- Exercise
Copy each line of the entries beneath that contains the word "part".

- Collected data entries
+++

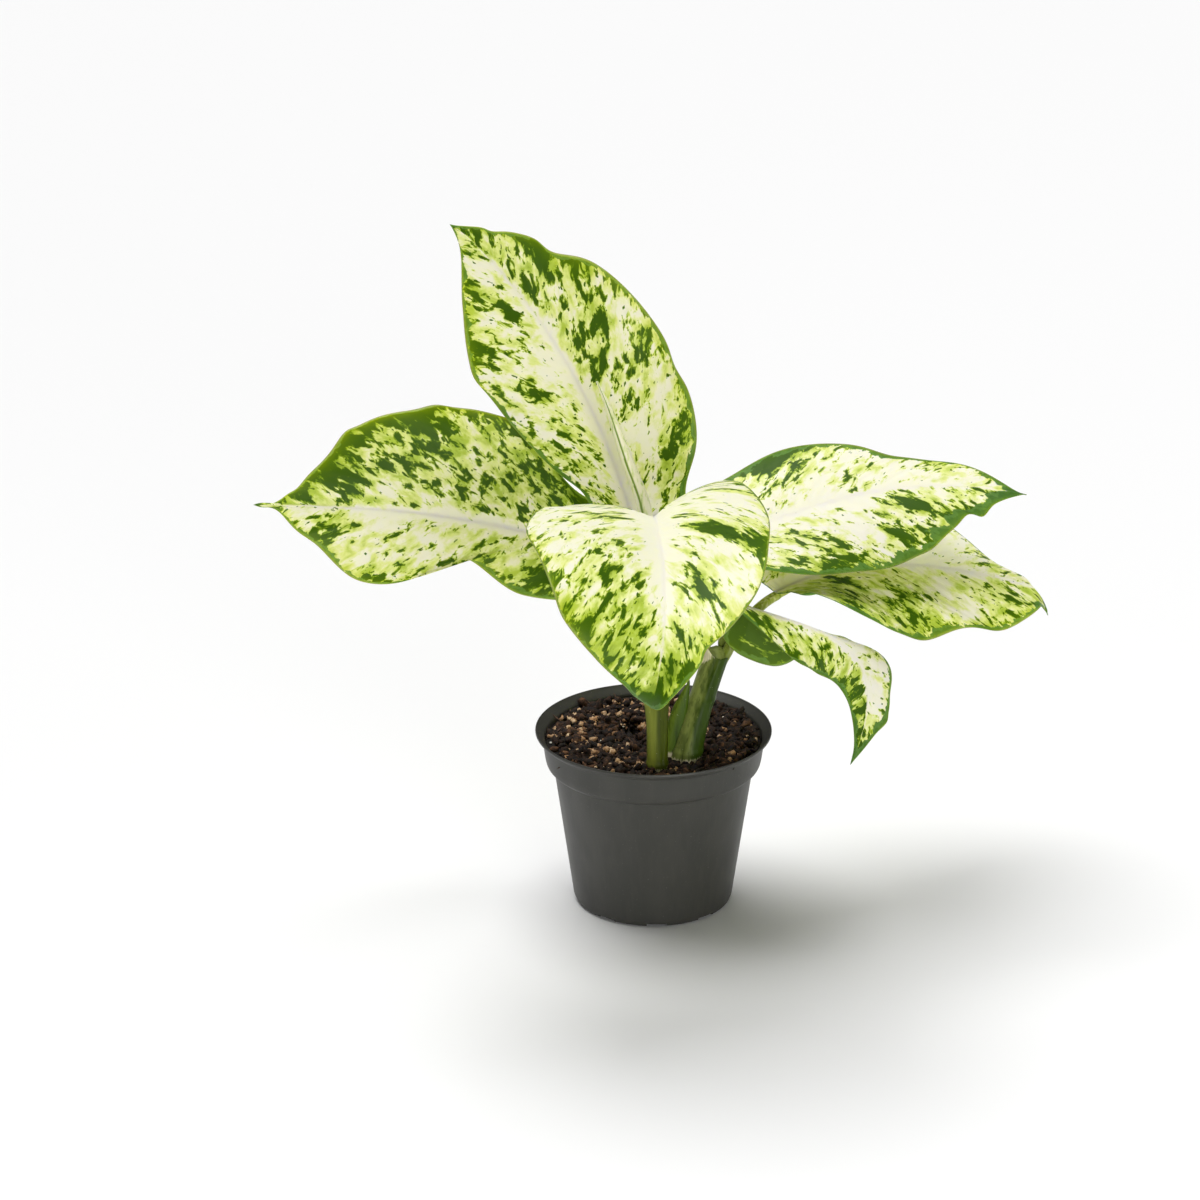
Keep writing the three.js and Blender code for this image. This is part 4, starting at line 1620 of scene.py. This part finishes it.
STALK_FRONT = Stalk(
    "stalk_front",
    (
        (1.5, -39, 46, 4.2, 4.2),
        (1.5, -38.5, 78, 5.4, 5.2),
        (1.4, -37.5, 92, 5.2, 5.0),
        (1.2, -35.5, 112, 5.4, 5.2),
        (0.2, -32.5, 131, 7.0, 6.4),
        (-1.4, -30, 148, 8.2, 8.0),
    ),
    wrap_turn=285,
    dry=88,
    joints=(90, 121),
)
STALK_RIGHT = Stalk(
    "stalk_right",
    (
        (11, -34, 46, 4.5, 4.5),
        (13.5, -31.5, 78, 9.0, 6.6),
        (16, -29, 90, 7.8, 6.2),
        (20.5, -25, 108, 6.8, 6.4),
        (26, -19.5, 125, 6.6, 6.8),
        (31, -15, 139, 6.6, 7.4),
    ),
    wrap_turn=235,
    wrap_twist=40,
    dry=90,
    joints=(93, 118),
    lip=(8, 185),
)
OLD_SHEATH = Stalk(
    "old_sheath",
    (
        (6, -28.5, 76, 3.6, 1.8),
        (7, -28, 86, 4.6, 2.2),
        (9.5, -27, 100, 5.2, 2.2),
        (13, -25.5, 115, 3.8, 1.7),
        (17, -24, 127, 0.8, 0.8),
    ),
    wrap_turn=180,
    wrap_lift=0.2,
    dry=92,
)


@dataclass(frozen=True)
class FurledLeaf:
    """The new leaf, still rolled: a cone-ended roll whose outer edge overlaps along a slit.

    Attributes:
        sections: Level ellipses from root to tip: x, y, z, half width and half depth, mm.
        slit_turn: Where the overlapping edge lies at the root, degrees round from +X.
        slit_twist: How far the edge has turned at the tip, degrees.
        overlap: Height of the step at the slit, as a share of the radius.
    """

    sections: tuple[tuple[float, ...], ...]
    slit_turn: float = 215.0
    slit_twist: float = 50.0
    overlap: float = 0.3
    sides: int = 60
    rings: int = 120

    def build(self, material: bpy.types.Material) -> bpy.types.Object:
        """Builds the roll: its radius grows by the overlap over one turn and drops back at the slit.

        Args:
            material: Its finish.

        Returns:
            The roll's object.
        """
        t = np.linspace(0, 1, self.rings)
        x, y, z, width, depth = (splined(tuple(column), t)[:, None] for column in zip(*self.sections))
        angle = np.linspace(0, 2 * math.pi, self.sides, endpoint=False)[None, :]
        edge = np.radians(self.slit_turn + self.slit_twist * t)[:, None]
        around = np.mod(angle - edge, 2 * math.pi) / (2 * math.pi)
        swell = 1 - self.overlap / 2 + self.overlap * around
        rings = np.stack(
            [x + width * swell * np.cos(angle), y + depth * swell * np.sin(angle), z + 0 * angle],
            -1,
        )
        skin = Skin.tube(np.concatenate([rings[:1], rings, rings[-1:]]))
        piece = skin.piece("furled_leaf_roll", material)
        slit = np.exp(-((around / 0.07) ** 2))
        slit = np.concatenate([slit[:1], slit, slit[-1:]])
        add_values(piece, "slit", slit.ravel()[skin.source])
        sharpen(piece, 50)
        return settle(piece, "furled_leaf")


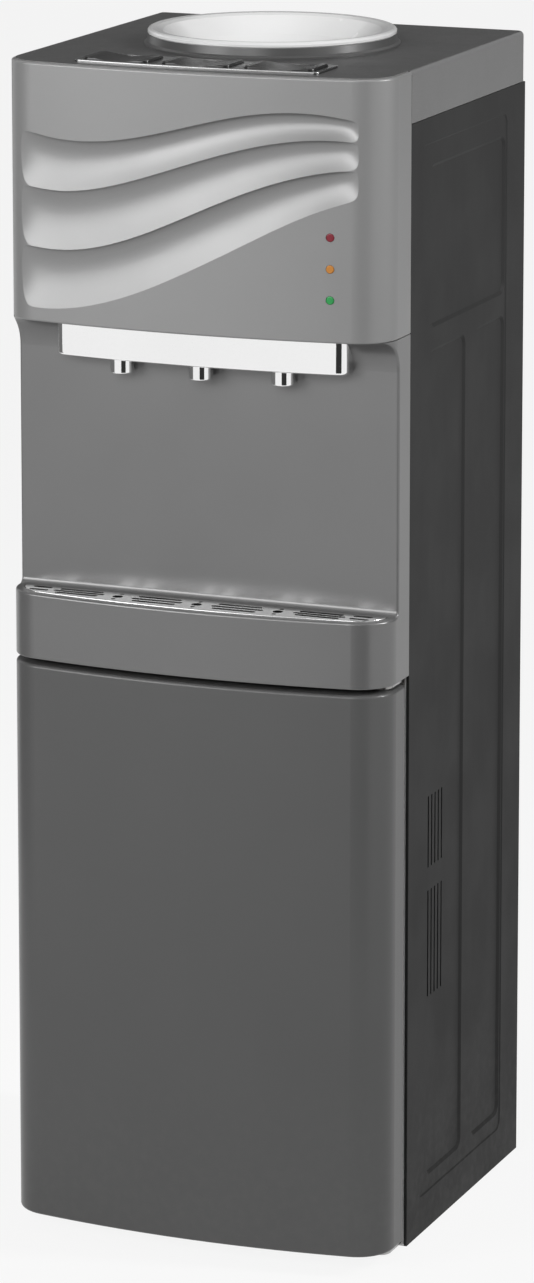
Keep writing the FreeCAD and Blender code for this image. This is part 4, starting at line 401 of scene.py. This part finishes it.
BEZEL_PLATING = Finish("bezel_plating", grey(140), 0.24, Relief.PEEL, 3.0 * MM, 0.003 * MM, metallic=1.0,
                       mottle=0.02, dust=0.02)
BUTTON_GLOSS = Finish("button_gloss", grey(30), 0.20, Relief.PEEL, 2.0 * MM, 0.004 * MM, mottle=0.03,
                      smudge=0.09, dust=0.03)
TRAY_MOULDING = Finish("tray_moulding", grey(58), 0.42, Relief.SPARK, 0.6 * MM, 0.012 * MM, dust=0.04)
ZINC_SHEET = Finish("zinc_sheet", grey(172), 0.42, Relief.SPANGLE, 1.6 * MM, 0.006 * MM, metallic=0.85,
                    mottle=0.06, smudge=0.12, dust=0.12)
TANK_STEEL = Finish("tank_steel", grey(190), 0.28, Relief.BRUSHED, 0.5 * MM, 0.006 * MM, metallic=1.0,
                    smudge=0.10, dust=0.03)
SPRING_STEEL = Finish("spring_steel", grey(170), 0.26, Relief.BRUSHED, 0.3 * MM, 0.003 * MM,
                      metallic=1.0, smudge=0.08, patina=grey(110, 0.10))
BLACK_ENAMEL = Finish("black_enamel", grey(34), 0.34, Relief.PEEL, 2.5 * MM, 0.02 * MM, mottle=0.05,
                      smudge=0.12, coat=0.2, dust=0.10)
SHELF_COATING = Finish("shelf_coating", grey(214), 0.34, Relief.PEEL, 1.2 * MM, 0.01 * MM, mottle=0.02)
SOFT_RUBBER = Finish("soft_rubber", grey(38), 0.66, Relief.SPARK, 0.5 * MM, 0.02 * MM, mottle=0.08,
                     dust=0.12)
GASKET_RUBBER = Finish("gasket_rubber", grey(150), 0.55, Relief.SPARK, 0.6 * MM, 0.012 * MM, mottle=0.04,
                       dust=0.06)
INSULATION = Finish("insulation_foam", (0.80, 0.72, 0.50), 0.88, Relief.FOAM, 1.5 * MM, 0.25 * MM,
                    mottle=0.09, patina=(0.66, 0.52, 0.28))
CLEAR_HOSE = Finish("milky_hose", grey(196), 0.34, Relief.PEEL, 1.5 * MM, 0.01 * MM, mottle=0.04,
                    coat=0.2)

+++

- Result of this task
Keep writing the three.js and Blender code for this image. This is part 4, starting at line 1620 of scene.py. This part finishes it.
Keep writing the FreeCAD and Blender code for this image. This is part 4, starting at line 401 of scene.py. This part finishes it.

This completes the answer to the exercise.